### Given instruction:
Reproduce exactly the lines from the top of the records below through the line holding "shadow_slope: float = 2500.0".

begin Material shown

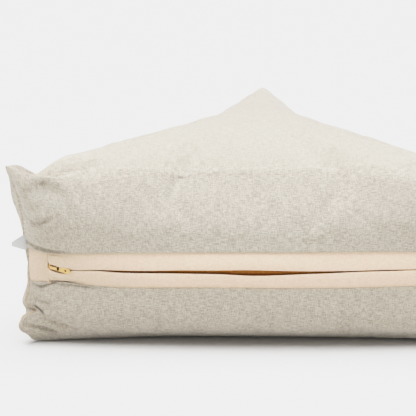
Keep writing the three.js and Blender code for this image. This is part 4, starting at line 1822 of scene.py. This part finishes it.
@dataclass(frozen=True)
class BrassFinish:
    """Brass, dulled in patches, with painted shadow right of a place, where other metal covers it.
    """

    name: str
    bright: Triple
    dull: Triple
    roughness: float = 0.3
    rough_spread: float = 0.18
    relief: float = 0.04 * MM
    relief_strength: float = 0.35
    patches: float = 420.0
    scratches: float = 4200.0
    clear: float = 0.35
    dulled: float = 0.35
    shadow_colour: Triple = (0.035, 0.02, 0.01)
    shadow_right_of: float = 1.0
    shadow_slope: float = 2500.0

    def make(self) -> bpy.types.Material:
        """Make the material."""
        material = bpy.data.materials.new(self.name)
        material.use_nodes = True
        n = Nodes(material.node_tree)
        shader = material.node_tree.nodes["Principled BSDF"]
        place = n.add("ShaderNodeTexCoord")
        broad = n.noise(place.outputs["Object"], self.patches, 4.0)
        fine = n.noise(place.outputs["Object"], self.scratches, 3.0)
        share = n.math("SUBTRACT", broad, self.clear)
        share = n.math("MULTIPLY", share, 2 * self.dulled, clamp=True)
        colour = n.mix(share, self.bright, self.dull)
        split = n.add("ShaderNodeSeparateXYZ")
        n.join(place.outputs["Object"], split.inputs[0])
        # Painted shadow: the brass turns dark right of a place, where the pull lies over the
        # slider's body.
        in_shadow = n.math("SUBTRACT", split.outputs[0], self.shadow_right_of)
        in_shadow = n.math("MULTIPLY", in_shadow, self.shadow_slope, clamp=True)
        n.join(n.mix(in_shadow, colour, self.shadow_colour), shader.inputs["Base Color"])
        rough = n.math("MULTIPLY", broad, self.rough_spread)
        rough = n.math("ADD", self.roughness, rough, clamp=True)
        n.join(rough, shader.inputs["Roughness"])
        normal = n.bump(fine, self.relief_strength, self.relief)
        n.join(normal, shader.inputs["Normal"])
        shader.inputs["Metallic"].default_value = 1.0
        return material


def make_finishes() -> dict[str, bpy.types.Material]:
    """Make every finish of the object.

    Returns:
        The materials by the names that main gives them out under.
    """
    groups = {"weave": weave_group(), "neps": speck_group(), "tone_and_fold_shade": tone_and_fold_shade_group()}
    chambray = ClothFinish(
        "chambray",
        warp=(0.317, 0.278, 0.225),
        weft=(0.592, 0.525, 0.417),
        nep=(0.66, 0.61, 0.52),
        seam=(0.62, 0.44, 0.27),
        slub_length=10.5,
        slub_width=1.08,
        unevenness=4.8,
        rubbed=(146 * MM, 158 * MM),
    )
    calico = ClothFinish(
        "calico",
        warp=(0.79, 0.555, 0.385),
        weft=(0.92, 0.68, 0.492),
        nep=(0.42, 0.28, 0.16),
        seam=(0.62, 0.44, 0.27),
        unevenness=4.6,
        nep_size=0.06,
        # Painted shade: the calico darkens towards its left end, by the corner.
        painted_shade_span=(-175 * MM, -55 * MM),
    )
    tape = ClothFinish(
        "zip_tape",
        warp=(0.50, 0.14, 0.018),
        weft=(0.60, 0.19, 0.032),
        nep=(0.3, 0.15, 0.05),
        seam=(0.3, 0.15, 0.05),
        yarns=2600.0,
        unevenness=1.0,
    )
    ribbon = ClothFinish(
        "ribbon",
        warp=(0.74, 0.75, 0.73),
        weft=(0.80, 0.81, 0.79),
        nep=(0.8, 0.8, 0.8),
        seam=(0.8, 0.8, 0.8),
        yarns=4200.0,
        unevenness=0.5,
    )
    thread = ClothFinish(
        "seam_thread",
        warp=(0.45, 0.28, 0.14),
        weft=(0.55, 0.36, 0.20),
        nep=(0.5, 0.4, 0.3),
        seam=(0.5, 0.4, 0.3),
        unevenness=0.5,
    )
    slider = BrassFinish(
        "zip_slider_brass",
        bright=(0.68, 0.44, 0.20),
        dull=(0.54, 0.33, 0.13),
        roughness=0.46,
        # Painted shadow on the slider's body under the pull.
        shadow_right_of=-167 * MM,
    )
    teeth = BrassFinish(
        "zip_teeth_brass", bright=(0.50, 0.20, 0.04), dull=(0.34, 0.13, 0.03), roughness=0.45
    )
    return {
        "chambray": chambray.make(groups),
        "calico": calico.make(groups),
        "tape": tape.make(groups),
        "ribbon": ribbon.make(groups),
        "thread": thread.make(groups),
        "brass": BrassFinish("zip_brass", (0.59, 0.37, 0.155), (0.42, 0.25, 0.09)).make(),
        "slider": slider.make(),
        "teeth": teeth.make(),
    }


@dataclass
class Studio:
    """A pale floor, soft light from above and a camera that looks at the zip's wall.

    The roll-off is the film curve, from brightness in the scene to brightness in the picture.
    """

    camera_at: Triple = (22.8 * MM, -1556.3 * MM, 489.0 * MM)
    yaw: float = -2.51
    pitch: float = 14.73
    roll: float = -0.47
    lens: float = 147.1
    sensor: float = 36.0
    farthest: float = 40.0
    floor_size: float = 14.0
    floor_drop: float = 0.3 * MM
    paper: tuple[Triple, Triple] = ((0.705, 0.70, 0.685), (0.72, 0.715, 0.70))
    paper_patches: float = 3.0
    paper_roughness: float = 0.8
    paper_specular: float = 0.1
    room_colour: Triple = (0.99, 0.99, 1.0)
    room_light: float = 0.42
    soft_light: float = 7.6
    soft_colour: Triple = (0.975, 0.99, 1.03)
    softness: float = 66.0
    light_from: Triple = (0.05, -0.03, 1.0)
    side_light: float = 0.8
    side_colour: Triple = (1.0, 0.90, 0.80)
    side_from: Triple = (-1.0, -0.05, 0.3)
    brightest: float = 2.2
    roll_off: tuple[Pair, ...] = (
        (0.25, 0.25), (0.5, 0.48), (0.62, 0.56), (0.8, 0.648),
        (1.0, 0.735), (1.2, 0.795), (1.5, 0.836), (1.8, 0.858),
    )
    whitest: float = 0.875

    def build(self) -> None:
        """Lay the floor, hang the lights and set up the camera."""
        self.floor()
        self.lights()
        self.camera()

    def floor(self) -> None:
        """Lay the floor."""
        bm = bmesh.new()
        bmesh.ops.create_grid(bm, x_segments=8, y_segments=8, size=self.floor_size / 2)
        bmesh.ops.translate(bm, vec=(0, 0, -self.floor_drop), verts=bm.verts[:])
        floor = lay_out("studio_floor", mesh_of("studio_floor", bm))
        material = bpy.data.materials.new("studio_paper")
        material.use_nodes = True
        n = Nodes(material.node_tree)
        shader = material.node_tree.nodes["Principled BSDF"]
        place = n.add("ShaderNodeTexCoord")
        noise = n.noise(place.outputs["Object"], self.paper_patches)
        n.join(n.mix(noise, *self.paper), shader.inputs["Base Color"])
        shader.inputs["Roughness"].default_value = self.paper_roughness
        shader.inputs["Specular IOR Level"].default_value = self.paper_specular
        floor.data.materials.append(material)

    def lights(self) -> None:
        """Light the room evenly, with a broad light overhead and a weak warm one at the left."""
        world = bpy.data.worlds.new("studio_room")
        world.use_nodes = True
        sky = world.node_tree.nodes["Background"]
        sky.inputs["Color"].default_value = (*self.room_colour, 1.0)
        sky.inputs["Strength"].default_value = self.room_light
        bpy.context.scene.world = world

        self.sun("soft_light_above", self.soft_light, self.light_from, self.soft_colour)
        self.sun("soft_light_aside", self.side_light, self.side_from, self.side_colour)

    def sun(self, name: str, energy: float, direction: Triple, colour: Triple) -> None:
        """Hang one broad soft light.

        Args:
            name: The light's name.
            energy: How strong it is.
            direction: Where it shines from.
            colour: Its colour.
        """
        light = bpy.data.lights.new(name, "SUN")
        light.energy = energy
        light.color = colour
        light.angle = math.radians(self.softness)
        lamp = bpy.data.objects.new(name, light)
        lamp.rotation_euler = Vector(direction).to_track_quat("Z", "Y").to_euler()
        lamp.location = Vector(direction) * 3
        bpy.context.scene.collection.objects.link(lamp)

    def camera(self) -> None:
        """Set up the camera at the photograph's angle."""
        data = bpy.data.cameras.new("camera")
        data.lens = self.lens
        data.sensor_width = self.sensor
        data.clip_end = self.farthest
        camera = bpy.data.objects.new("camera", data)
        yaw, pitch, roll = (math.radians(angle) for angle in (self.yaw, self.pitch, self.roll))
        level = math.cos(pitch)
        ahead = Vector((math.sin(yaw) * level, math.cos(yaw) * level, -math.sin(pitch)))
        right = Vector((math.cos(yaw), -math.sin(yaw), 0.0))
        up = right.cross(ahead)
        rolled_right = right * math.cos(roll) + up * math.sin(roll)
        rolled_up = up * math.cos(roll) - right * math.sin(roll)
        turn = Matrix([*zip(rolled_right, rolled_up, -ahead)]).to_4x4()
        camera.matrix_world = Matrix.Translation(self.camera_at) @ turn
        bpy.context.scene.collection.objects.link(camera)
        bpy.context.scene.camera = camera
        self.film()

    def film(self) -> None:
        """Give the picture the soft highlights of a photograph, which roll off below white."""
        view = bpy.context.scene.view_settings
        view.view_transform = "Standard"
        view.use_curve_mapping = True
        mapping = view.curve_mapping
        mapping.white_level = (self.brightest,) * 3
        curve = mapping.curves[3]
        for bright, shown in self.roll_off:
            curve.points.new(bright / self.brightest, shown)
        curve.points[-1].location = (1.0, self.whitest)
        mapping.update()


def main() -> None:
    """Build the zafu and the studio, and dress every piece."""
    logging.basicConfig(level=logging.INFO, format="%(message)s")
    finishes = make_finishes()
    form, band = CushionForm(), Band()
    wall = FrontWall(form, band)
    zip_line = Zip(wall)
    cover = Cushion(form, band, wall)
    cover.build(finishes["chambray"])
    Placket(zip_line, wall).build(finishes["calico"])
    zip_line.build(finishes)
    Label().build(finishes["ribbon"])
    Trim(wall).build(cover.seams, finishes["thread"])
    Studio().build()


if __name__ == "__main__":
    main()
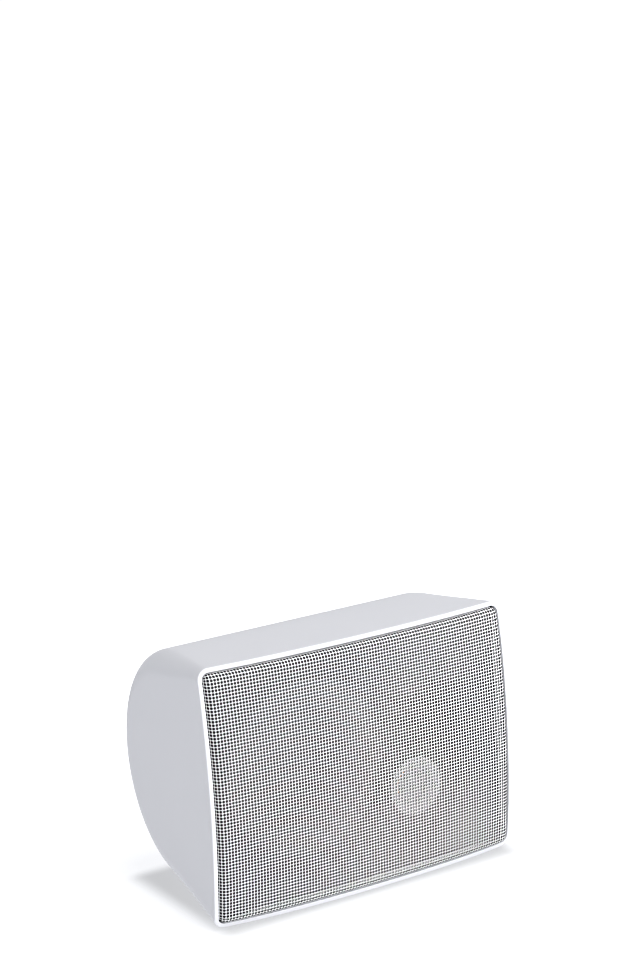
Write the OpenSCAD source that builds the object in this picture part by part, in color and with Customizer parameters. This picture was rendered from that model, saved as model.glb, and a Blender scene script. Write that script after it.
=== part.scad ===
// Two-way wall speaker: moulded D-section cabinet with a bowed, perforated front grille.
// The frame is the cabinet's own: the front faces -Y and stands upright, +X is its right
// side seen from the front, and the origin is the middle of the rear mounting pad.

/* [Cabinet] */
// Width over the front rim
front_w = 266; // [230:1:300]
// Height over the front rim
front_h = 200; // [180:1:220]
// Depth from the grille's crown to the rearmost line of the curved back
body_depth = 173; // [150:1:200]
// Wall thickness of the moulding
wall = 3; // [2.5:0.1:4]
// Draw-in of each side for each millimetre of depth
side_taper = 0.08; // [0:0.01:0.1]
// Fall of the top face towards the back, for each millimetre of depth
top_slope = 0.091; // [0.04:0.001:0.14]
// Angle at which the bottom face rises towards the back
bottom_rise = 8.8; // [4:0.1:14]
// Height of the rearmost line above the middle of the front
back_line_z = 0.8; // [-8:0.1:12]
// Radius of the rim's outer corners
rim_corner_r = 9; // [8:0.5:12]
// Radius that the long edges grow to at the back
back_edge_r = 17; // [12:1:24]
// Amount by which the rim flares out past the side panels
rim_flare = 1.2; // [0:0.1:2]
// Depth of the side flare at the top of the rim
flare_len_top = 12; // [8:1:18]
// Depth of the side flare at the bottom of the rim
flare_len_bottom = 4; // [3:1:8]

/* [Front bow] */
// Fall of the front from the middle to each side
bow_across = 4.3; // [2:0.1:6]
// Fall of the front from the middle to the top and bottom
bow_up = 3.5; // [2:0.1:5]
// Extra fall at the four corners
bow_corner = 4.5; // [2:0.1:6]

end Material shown

### Finished exercise:
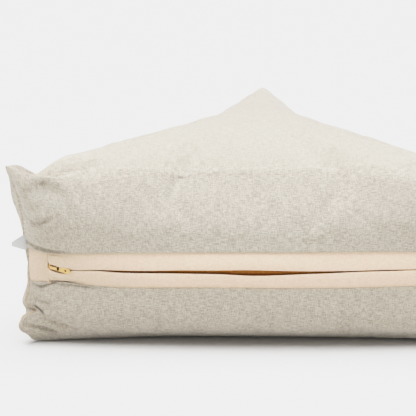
Keep writing the three.js and Blender code for this image. This is part 4, starting at line 1822 of scene.py. This part finishes it.
@dataclass(frozen=True)
class BrassFinish:
    """Brass, dulled in patches, with painted shadow right of a place, where other metal covers it.
    """

    name: str
    bright: Triple
    dull: Triple
    roughness: float = 0.3
    rough_spread: float = 0.18
    relief: float = 0.04 * MM
    relief_strength: float = 0.35
    patches: float = 420.0
    scratches: float = 4200.0
    clear: float = 0.35
    dulled: float = 0.35
    shadow_colour: Triple = (0.035, 0.02, 0.01)
    shadow_right_of: float = 1.0
    shadow_slope: float = 2500.0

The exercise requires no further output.